KeyNIX I/O performance is a direct result of the underlying KeyKOS I/O design. KeyKOS never writes to disk as a direct result of writing to a file. All writes to the disk are part of the paging, checkpoint, and migration system.
To determine the impact of the checkpoint process on the test, we arranged for KeyKOS to perform a checkpoint and migration in parallel. This process increases the KeyKOS time to 4.4 seconds, giving a performance ratio of 5.9 to one. To the best of our knowledge, the prototype KeyNIX system achieves the highest I/O bandwidth utilization of any UNIX system today. KeyKOS's I/O performance makes the overall performance of many applications better under KeyNIX than under a more conventional system, and appears to more than balance the prototype's performance deficiencies.
The first approach is to build the entire directory and inode support structure for a file system into a single domain, while continuing to implement files as individual segments. This would eliminate almost all of the context switching performed in the file subsystem, and would probably outperform the MACH 2.5 implementation.
The second alternative is to implement a compatibility library that would enable us to simply compile a vnodes-compatible file system into a domain. Using this approach, the entire file system would reside in a single KeyKOS segment, and bug-for-bug compatibility is achievable. This approach is something like the File Manager tasks of CHORUS and MACH 3. In practice, supporting vnodes file systems is probably a compatibility requirement for a commercial UNIX implementation, but system reliability suffers greatly from this requirement.
Our current preference would be the first alternative, mainly to eliminate the bugs of the existing file system implementations. In addition, we feel that this approach significantly simplifies recovery in the event of a disk block failure, as it eliminates the need for a complicated file system consistency checker.

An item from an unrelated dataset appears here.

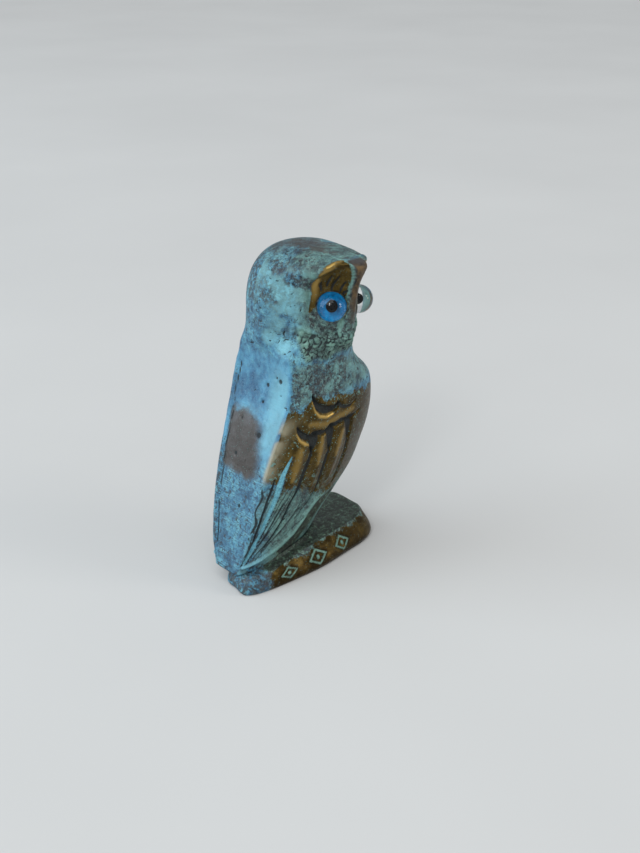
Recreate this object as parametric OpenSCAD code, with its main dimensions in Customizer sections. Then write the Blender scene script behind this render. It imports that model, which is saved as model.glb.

KeyKOS represents a pardigmatic shift in operating system technology. It is therefore difficult to make direct comparisons with other approaches. A pure capability architecture brings fundamentally greater discipline, control, and reliability to application construction. In the long term, we feel that this degree of reliability is necessary to realize the productivity promises of the information age.